Estes são dias para chorar a memória de um cristão extraordinário. Mas se o exemplo serve para alguma coisa, se não nos limitamos a mais um momento mediático vazio de vida, serve para respeitar a mensagem de quem parte. Este foi o Papa dos ciganos, dos imigrantes, dos presidiários, dos humilhados, dos perseguidos e dos ofendidos. Este foi o Papa que defendeu as vítimas do ódio. E foi nesse fim do mundo, onde elas vivem, que encontrou Cristo. Até eu, que não sou cristão, o vi nos seus atos.
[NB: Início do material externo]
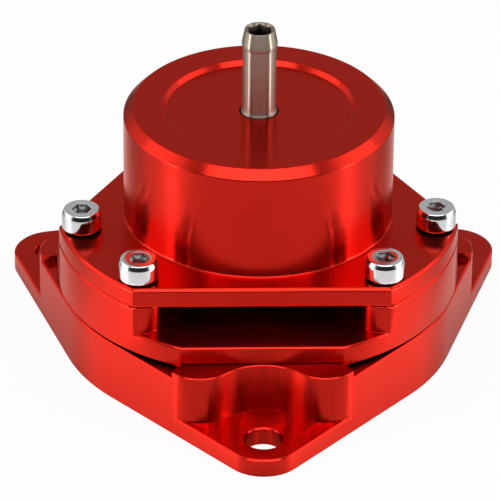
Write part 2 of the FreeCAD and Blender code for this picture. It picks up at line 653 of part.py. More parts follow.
def make_cap():
    """Cap: flange, round housing with a dished top, and the piston's bore with a spring boss."""
    body = new_body("top_cap")
    bevel = "(sizes.dish_radius - sizes.dish_bevel)"
    boss_end = f"({ROOF} - sizes.spring_boss_rise)"
    recess = f"({DISH_FLOOR} - sizes.nipple_recess_depth)"
    revolve(body, "housing", [
        ("sizes.bore_radius", JOINT), ("sizes.body_radius", JOINT), ("sizes.body_radius", FLANGE_TOP),
        ("sizes.cap_radius", FLANGE_TOP), ("sizes.cap_radius", f"{CAP_TOP} - sizes.cap_chamfer"),
        ("sizes.cap_radius - sizes.cap_chamfer", CAP_TOP), ("sizes.dish_radius", CAP_TOP),
        (bevel, DISH_FLOOR), ("sizes.nipple_recess_radius", DISH_FLOOR),
        ("sizes.nipple_recess_radius", recess), ("sizes.nipple_thread_radius", recess),
        ("sizes.nipple_thread_radius", boss_end), ("sizes.spring_boss_radius", boss_end),
        ("sizes.spring_boss_radius", ROOF), ("sizes.bore_radius", ROOF)])
    flat = new_sketch(body, "flange_flat", height=JOINT)
    flat_outline(flat, "sizes.window_flat")
    cut = pocket(body, flat, "flange_flat_cut", "sizes.flange_thickness", upward=True)
    pattern(body, cut, "flange_flats")
    holes = new_sketch(body, "screw_holes", height=JOINT)
    screw_hole_pair(holes, "(sizes.cap_screw_radius + sizes.cap_screw_clearance)")
    cut = pocket(body, holes, "screw_hole_cut", "sizes.flange_thickness", upward=True)
    pattern(body, cut, "screw_hole_set")

    def foot(edge):
        near = abs(radius_range(edge)[0] - size["cap_radius"]) < 1e-3
        return level(edge, FLANGE_LEVEL) and edge.Closed and near

    dress(body, "Fillet", "housing_foot", foot, "sizes.cap_fillet")

    def rim(edge):
        return not edge.Closed and radius_range(edge)[0] > size["window_flat"] - 1e-3

    def flange_top(edge):
        return level(edge, FLANGE_LEVEL) and rim(edge)

    dress(body, "Chamfer", "flange_edges", flange_top, "sizes.flange_chamfer")

    def flange_bottom(edge):
        return level(edge, JOINT_LEVEL) and rim(edge)

    dress(body, "Chamfer", "flange_under_edges", flange_bottom, "sizes.flange_relief")
    return body


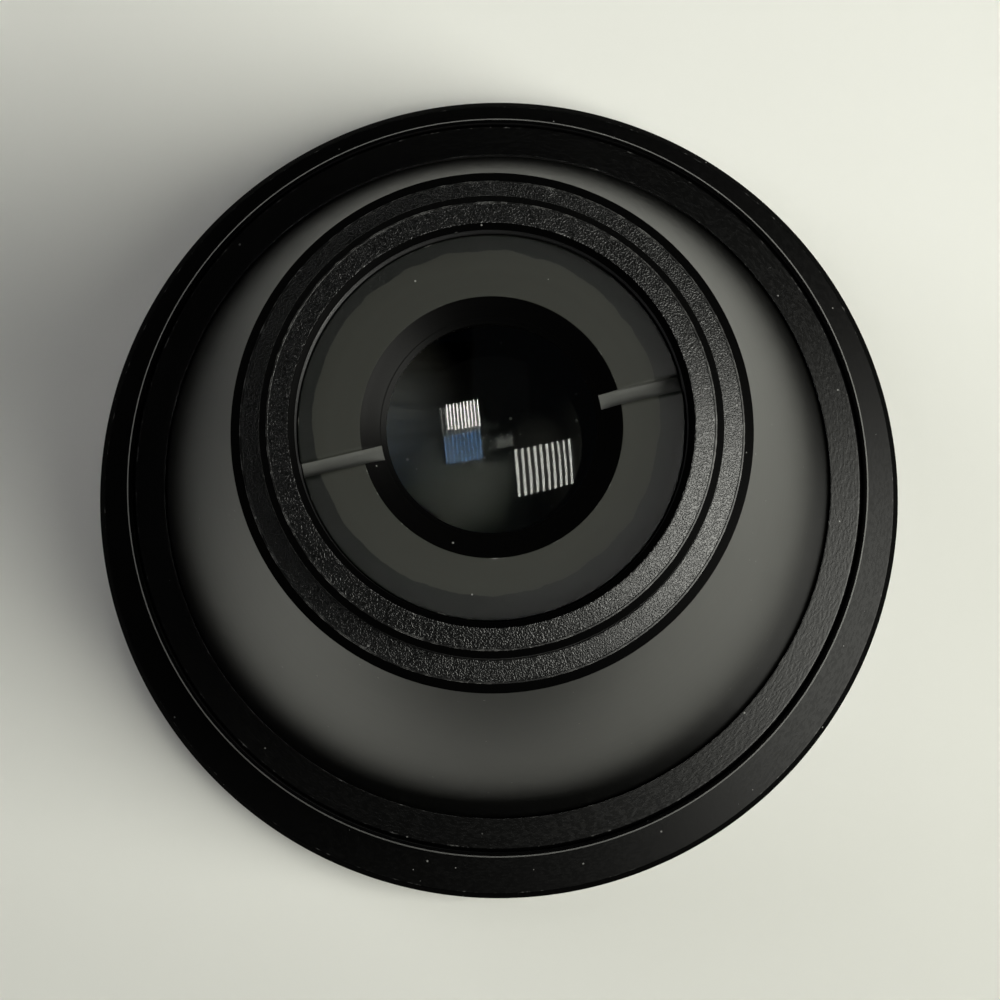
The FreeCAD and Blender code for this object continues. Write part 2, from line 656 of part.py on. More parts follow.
def rear_mount_ring():
    """Neck, mount thread and outer band of the nose, in one ring on the cone's spigot."""
    body = turned("rear_mount_ring", [
        ("spigot_r + fit", "neck_z"),
        ("neck_r", "neck_z"),
        ("neck_r", "neck_z + neck_length"),
        ("runout_r", "neck_z + neck_length"),
        ("runout_r", "rear_thread_z"),
        ("crest_r", "rear_thread_z"),
        ("crest_r", "rear_thread_top"),
        ("outer_band_r", "outer_band_z"),
        ("outer_band_top_r", "outer_band_top"),
        ("outer_band_top_r", "collar_foot"),
        ("mount_bore", "collar_foot"),
        ("mount_bore", "shim_top"),
        ("spigot_r + fit", "shim_top"),
    ])
    hole = [
        ("spigot_r", "grub_z"),
        ("neck_r + grub_r", "grub_z"),
        ("neck_r + grub_r", "grub_z + grub_r + screw_fit"),
        ("spigot_r", "grub_z + grub_r + screw_fit"),
    ]
    line = [("spigot_r - fit", "grub_z"), ("neck_r + 2 * grub_r", "grub_z")]
    drilled(body, "grub_holes", GRUB_SCREWS, hole, line)
    root = f"crest_r - {THREAD_DEPTH} * rear_pitch"
    threaded(body, "rear_thread_z", "rear_length", "rear_pitch", "crest_r", root)
    return body


def rear_cell():
    """Collar with the inner band of the nose, thread for the retaining ring, seats for the lenses."""
    body = turned("rear_cell", [
        ("rear_lip_r", "rear_cell_foot"),
        ("spigot_bore - fit", "rear_cell_foot"),
        ("spigot_bore - fit", "shim_top"),
        ("cell_thread_r", "shim_top"),
        ("cell_thread_r", "collar_foot"),
        ("collar_r", "collar_foot"),
        ("collar_r", "collar_rim_z"),
        ("collar_bevel_r", "inner_band_z"),
        ("inner_band_r", "collar_top"),
        ("rear_bore", "collar_top - collar_drop"),
        ("rear_bore", "rear_ring_foot - fit"),
        ("glass_bore", "rear_ring_foot - fit"),
        ("glass_bore", "rear_seat"),
        ("rear_lip_r", "rear_seat"),
    ])
    length = "rear_ring_wall + rear_ring_depth - collar_drop"
    root = f"rear_bore + {THREAD_DEPTH} * rear_ring_pitch"
    threaded(body, "rear_ring_foot", length, "rear_ring_pitch", "rear_bore", root)
    return body


def rear_retaining_ring():
    """Flat ring with two spanner slots and a countersunk aperture."""
    body = turned("rear_retaining_ring", [
        ("rear_ring_inner", "rear_ring_face"),
        ("aperture_r", "sink_z"),
        ("aperture_r", "sink_z - aperture_lip"),
        ("rear_land", "rear_ring_foot"),
        ("rear_ring_r", "rear_ring_foot"),
        ("rear_ring_r", "rear_ring_face"),
    ])
    slotted(body, "rear_ring_face", "rear_slot_depth", "rear_ring_r + fit", False)
    turn = FreeCAD.Rotation(FreeCAD.Vector(0, 0, 1), number("slot_angle"))
    body.Placement = FreeCAD.Placement(FreeCAD.Vector(0, 0, 0), turn)
    return body


def rear_slip_ring():
    """Thin washer that keeps the turning ring off the glass."""
    return turned("rear_slip_ring", [
        ("rear_land", "slip_foot"),
        ("rear_glass_r", "slip_foot"),
        ("rear_glass_r", "rear_ring_foot"),
        ("rear_land", "rear_ring_foot"),
    ])


def rear_negative_lens():
    """Lens hollow on both sides, with a flat land around each hollow."""
    arcs = {
        0: ("negative_centre", "negative_curve", 1),
        4: ("rear_centre", "rear_curve", -1),
    }
    return turned("rear_negative_lens", [
        ("0", None),
        ("spacer_bore", None),
        ("rear_glass_r", "negative_foot"),
        ("rear_glass_r", "slip_foot"),
        ("rear_land", None),
        ("0", None),
    ], arcs)


def rear_spacer():
    """Plain ring between the two rear lenses."""
    return turned("rear_spacer", [
        ("spacer_bore", "spacer_foot"),
        ("rear_glass_r", "spacer_foot"),
        ("rear_glass_r", "negative_foot"),
        ("spacer_bore", "negative_foot"),
    ])


def rear_meniscus_lens():
    """Lens that bulges towards the front and is hollow towards the camera."""
    arcs = {
        0: ("meniscus_centre", "meniscus_front_curve", -1),
        3: ("hollow_centre", "meniscus_curve", -1),
    }
    return turned("rear_meniscus_lens", [
        ("0", None),
        ("rear_glass_r", None),
        ("rear_glass_r", "spacer_foot"),
        ("spacer_bore", None),
        ("0", None),
    ], arcs)


def slot_cutter(length):
    """A driver's slot: a bar as long as the screw is wide, centred on the screw's end face."""
    width = number("driver_slot")
    depth = number("driver_depth")
    corner = FreeCAD.Vector(-length / 2, -width / 2, -depth)
    return Part.makeBox(length, width, 2 * depth, corner)


def ring_of_screws(label, screw, count):
    """The same screw repeated evenly about the optical axis, as separate solids of one node."""
    copies = []
    for index in range(count):
        copy = screw.copy()
        copy.rotate(FreeCAD.Vector(0, 0, 0), FreeCAD.Vector(0, 0, 1), 360 * index / count)
        copies.append(copy)
    group = doc.addObject("Part::Feature", label)
    group.Label = label
    group.Shape = Part.makeCompound(copies)
    group.Placement = FreeCAD.Placement()
    return group


def flange_screws():
    """Countersunk screws through the cone's flange into the barrel's web."""
    top = number("flange_top - screw_sink")
    foot = number("web_top - screw_bite")
    radius = number("screw_r")
    head = number("screw_head_r")
    cone = Part.makeCone(radius, head, head - radius, FreeCAD.Vector(0, 0, top - head + radius))
    shaft = Part.makeCylinder(radius, top - head + radius - foot, FreeCAD.Vector(0, 0, foot))
    screw = shaft.fuse(cone).removeSplitter()
    cutter = slot_cutter(2 * head)
    cutter.translate(FreeCAD.Vector(0, 0, top))
    screw = screw.cut(cutter)
    screw.translate(FreeCAD.Vector(number("screw_ring_r"), 0, 0))
    return ring_of_screws("flange_screws", screw, FLANGE_SCREWS)


def mount_grub_screws():
    """Set screws through the mount ring's neck. They press on the cone's spigot."""
    radius = number("grub_r")
    start = number("spigot_r + seat_gap")
    stop = number("neck_r - grub_sink")
    screw = Part.makeCylinder(radius, stop - start)
    cutter = slot_cutter(2 * radius + number("driver_slot"))
    cutter.translate(FreeCAD.Vector(0, 0, stop - start))
    screw = screw.cut(cutter)
    screw.rotate(FreeCAD.Vector(0, 0, 0), FreeCAD.Vector(0, 1, 0), 90)
    screw.translate(FreeCAD.Vector(start, 0, number("grub_z")))
    return ring_of_screws("mount_grub_screws", screw, GRUB_SCREWS)


MAKERS = [
    front_barrel,
    front_bezel_ring,
    front_retaining_ring,
    front_oring,
    front_flint_lens,
    front_crown_lens,
    front_cell,
    cone_shell,
    shoulder_ring,
    shoulder_seal,
    baffle_cone,
    light_stop,
    mount_shim,
    rear_mount_ring,
    rear_cell,
    rear_retaining_ring,
    rear_slip_ring,
    rear_negative_lens,
    rear_spacer,
    rear_meniscus_lens,
    flange_screws,
    mount_grub_screws,
]


def check_document(pieces):
    """Stop when anything in the document has failed, or a piece has no valid shape."""
    doc.recompute()
    for item in doc.Objects:
        if "Invalid" in item.State or "Error" in item.State:
            raise RuntimeError(f"{item.Label} is {item.State}")
    for piece in pieces:
        shape = piece.Shape
        if shape.isNull() or not shape.isValid() or not shape.Solids:
            raise RuntimeError(f"{piece.Label} has no valid shape")


fill_sheet()
pieces = [make() for make in MAKERS]
check_document(pieces)
os.makedirs("parts", exist_ok=True)
for piece in pieces:
    piece.Shape.exportStep(f"parts/{piece.Label}.step")
    box = piece.Shape.BoundBox
    print(f"{piece.Label}: {len(piece.Shape.Solids)} solid(s), {piece.Shape.Volume:.1f} mm3, "
          f"radius {box.XMax:.2f}, height {box.ZMin:.2f} to {box.ZMax:.2f}")
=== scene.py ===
"""Teleconverter lens standing on its wide front rim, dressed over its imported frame.

The outlines of the lens are in millimetres and become metres where a mesh is made.
The room and the finishes are in metres, and a bump's height is in microns.
The optical axis is the Z axis. A turned piece is a grid: its rows follow the outline
and its columns, the spokes, go round the axis.
"""
import math

import bpy
import numpy as np
from mathutils import Matrix, Vector


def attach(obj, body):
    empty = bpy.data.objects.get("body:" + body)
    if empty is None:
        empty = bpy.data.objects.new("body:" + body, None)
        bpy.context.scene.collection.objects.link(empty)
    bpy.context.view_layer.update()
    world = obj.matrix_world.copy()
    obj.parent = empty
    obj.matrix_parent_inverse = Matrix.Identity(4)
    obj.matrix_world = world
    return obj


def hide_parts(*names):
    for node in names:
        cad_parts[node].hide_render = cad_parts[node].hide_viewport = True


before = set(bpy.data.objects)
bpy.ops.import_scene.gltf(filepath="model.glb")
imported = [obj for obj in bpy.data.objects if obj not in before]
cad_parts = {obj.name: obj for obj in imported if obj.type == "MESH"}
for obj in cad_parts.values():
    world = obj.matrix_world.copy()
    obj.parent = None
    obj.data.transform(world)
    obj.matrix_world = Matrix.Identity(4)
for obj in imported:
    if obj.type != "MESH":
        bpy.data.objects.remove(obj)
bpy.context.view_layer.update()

MM = 0.001
MICRON = 0.000001

# How finely the pieces are cut.
SPOKES = 512
SMALL_SPOKES = 256       # of the lenses and of the hidden front cell
LENS_ROWS = 72
ARC_STEPS = 4            # steps of an eased corner
SIDE_SHARE = 0.3         # an ease takes at most this share of its side
EDGE_LIGHT_WIDTH = 0.11        # how far the paler edge, wear and painted highlight, reaches on to a side
EDGE_LIGHT_SHARE = 0.18        # and at most this share of the side

# Heights, radii and slopes that several pieces share.
FLANGE_TOP = 18.621
CONE_FOOT = (34.96, FLANGE_TOP)
CONE_TOP = (20.5, 66.421)
CONE_WALL = 1.65
CONE_GAP = 0.2           # between the cone and the shoulder ring
SEAL_WIDTH = 0.7
RING_FACE = 76.521
RING_FOOT = 75.421       # height of the countersink's inner edge
RING_HOLE = 8.52
RING_SINK = 10.6         # radius of the countersink's outer edge
SLOT_FLOOR = 75.671
SLOT_HALF = 0.6
SLOT_TURN = math.radians(13.1)
SLOT_EASE = 0.035
SLOT_GAP_SPOKES = 150    # spokes between two slots
ON_FLOOR = 0.01          # a row this close to the slot's floor lies on it

# Threads: pitch and depth. A crest's flat and a flank are shares of half a pitch.
MOUNT_THREAD = (0.75, 0.40)
WALL_THREAD = (0.5, 0.24)
THREAD_FLAT = 0.125
THREAD_FLANK = 0.625


# ---------------------------------------------------------------- camera

CAMERA_PLACE = (2.079, -20.454, 268.630)
CAMERA_AIM = (0.167, -0.510, 5.0)
CAMERA_LENS = 86.4
CAMERA_SENSOR = 36.0
CAMERA_CLIP = (0.01, 20.0)


def add_camera():
    """Camera over the rear end, turned so that +Y is up in the picture."""
    data = bpy.data.cameras.new("camera")
    data.lens = CAMERA_LENS
    data.sensor_width = CAMERA_SENSOR
    data.clip_start, data.clip_end = CAMERA_CLIP
    camera = bpy.data.objects.new("camera", data)
    bpy.context.collection.objects.link(camera)
    place = Vector(CAMERA_PLACE) * MM
    back = (place - Vector(CAMERA_AIM) * MM).normalized()
    right = Vector((0.0, 1.0, 0.0)).cross(back).normalized()
    up = back.cross(right)
    camera.matrix_world = Matrix((
        (right.x, up.x, back.x, place.x),
        (right.y, up.y, back.y, place.y),
        (right.z, up.z, back.z, place.z),
        (0.0, 0.0, 0.0, 1.0),
    ))
    bpy.context.scene.camera = camera


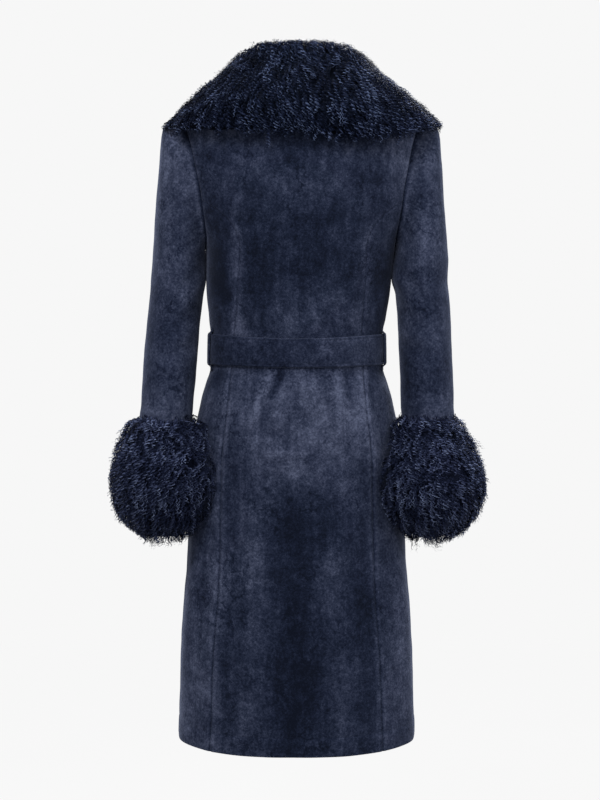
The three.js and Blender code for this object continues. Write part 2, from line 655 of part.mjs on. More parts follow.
// A tail comes out below the knot and lies on the skirt's front: start and spread are its sideways
// place at the knot and at its end
function beltTail(start, spread, lift) {
  const top = BELT_Z - 3 - KNOT.tall / 2 - TAIL_BELOW_KNOT;
  const rows = Array.from({ length: 9 }, (_, i) => {
    const share = i / 8;
    const z = top - TAIL_LENGTH * share;
    const out = i === 0 ? TAIL_ROOT_LIFT : 0;
    const middle = lerp(start, spread, share);
    return Array.from({ length: 4 }, (_, j) => {
      const x = middle + TAIL_WIDTH * lerp(0.3, 0.5, smoothstep(share, 0, 0.2)) * (j / 1.5 - 1);
      const turn = 270 - (90 - turnAtX(x, z));
      return coatPoint(540 - turn, z, lift + OVERLAP_LIFT + CLOTH + out);
    });
  });
  return clothWall(rows, CLOTH);
}

function beltLoop(side) {
  const turn = side > 0 ? LOOP_TURN : 180 - LOOP_TURN;
  const beltOut = BELT_LIFT + BELT_THICK;
  const profile = [
    { from: LOOP_REACH, lift: 0.8 },
    { from: 5, lift: 2 },
    { from: 1.2, lift: beltOut + 0.5 },
    { from: -10, lift: beltOut + 0.9 },
  ];
  const half = BELT_WIDTH / 2;
  const up = profile.map(({ from, lift }) => ({ z: BELT_Z + half + from, lift }));
  const down = [...profile].reverse().map(({ from, lift }) => ({ z: BELT_Z - half - from, lift }));
  const grid = [...up, ...down].map(({ z, lift }) => [-1, 0, 1].map((across) => {
    const { point, normal } = coatPoint(turn, z, 0);
    const round = new THREE.Vector3(-normal.y, normal.x, 0).normalize();
    const flat = new THREE.Vector3(normal.x, normal.y, 0).normalize();
    point.addScaledVector(flat, lift + CLOTH).addScaledVector(round, (across * LOOP_WIDTH) / 2);
    return { point, normal: flat };
  }));
  return clothWall(grid, CLOTH);
}

// The whole coat
const cloth = new THREE.MeshStandardMaterial({ color: COAT_COLOUR, roughness: 0.92, metalness: 0 });
const fur = new THREE.MeshStandardMaterial({ color: FUR_COLOUR, roughness: 0.7, metalness: 0 });
const coat = new THREE.Group();

function add(name, geometry, material) {
  const mesh = new THREE.Mesh(geometry, material.clone());
  mesh.name = name;
  coat.add(mesh);
  return mesh;
}

const collarCutters = [coatForm(-430, 0, FUR_CLEARANCE), sleeveForm(1), sleeveForm(-1)].map(toSolid);
const skirt = toSolid(coatForm(-900, -450, CUFF_GAP));
const splitGap = 0.0012;
add("back_centre", backCentre(), cloth);
add("front_side_left", frontSide(1), cloth);
add("front_side_right", frontSide(-1), cloth);
add("front_left", frontPiece(1), cloth);
add("front_right", frontPiece(-1), cloth);
[["left", 1], ["right", -1]].forEach(([word, side]) => {
  add("back_side_" + word, backSide(side), cloth);
  add("sleeve_" + word, sleeve(side), cloth);
  add("cuff_fur_" + word, cutBy(cuff(side), [skirt]), fur);
  const strip = collarLoft(side * (COLLAR_SPLIT + splitGap), side, 12);
  add("collar_fur_" + word, cutBy(strip, collarCutters), fur);
  add("belt_loop_" + word, beltLoop(side), cloth);
});
const backStrip = collarLoft(-COLLAR_SPLIT + splitGap, COLLAR_SPLIT - splitGap, 22);
add("collar_fur_back", cutBy(backStrip, collarCutters), fur);
add("belt_band", belt(), cloth);
add("belt_knot", beltKnot(), cloth).position.copy(knotPlace());
add("belt_tail_left", beltTail(9, 46, 2), cloth);
add("belt_tail_right", beltTail(-9, -44, 2 + CLOTH + SEAM), cloth);

export default coat;
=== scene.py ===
import math

import bpy
import bmesh
import numpy as np
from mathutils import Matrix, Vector


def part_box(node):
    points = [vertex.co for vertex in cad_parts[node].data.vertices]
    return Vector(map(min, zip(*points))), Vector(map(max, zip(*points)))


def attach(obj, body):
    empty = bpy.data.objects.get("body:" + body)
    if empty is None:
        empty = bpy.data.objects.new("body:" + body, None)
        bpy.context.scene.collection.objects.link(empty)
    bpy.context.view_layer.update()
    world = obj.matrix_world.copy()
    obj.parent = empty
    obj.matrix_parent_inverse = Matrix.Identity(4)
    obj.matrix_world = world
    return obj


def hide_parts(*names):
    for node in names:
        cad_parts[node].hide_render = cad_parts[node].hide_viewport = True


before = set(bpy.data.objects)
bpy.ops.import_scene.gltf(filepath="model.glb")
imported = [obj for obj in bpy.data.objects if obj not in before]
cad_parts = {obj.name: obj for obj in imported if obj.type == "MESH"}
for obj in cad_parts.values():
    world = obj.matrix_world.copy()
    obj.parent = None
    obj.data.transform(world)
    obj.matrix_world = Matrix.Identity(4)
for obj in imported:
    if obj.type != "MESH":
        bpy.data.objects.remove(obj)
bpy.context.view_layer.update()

# Lengths are in millimetres until a mesh is made. The front faces -Y and the wearer's left side is +X.

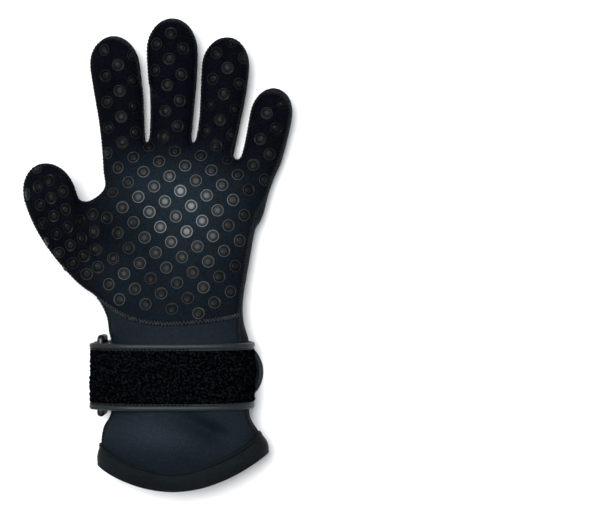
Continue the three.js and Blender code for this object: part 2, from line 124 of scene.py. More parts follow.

É natural que, por estes dias, se guardem palavras de respeito e admiração. É normal que um católico se junte a este momento, mesmo que discordasse do Papa. Mas há limites para o cinismo. Por estes dias, são demasiados os que fazem um minuto de silêncio na diabolização dos imigrantes ou na cedência cobarde aos que os diabolizam para repetirem, como se fosse um jingle publicitário, “todos, todos, todos”.

Recordar a mensagem do Papa Francisco, que é tão política como religiosa, não é usar a sua morte para constranger os que nunca lhe deram ouvidos. É não permitir que se use a morte do Papa para apagar a sua mensagem radicalmente corajosa e dolorosamente solitária.»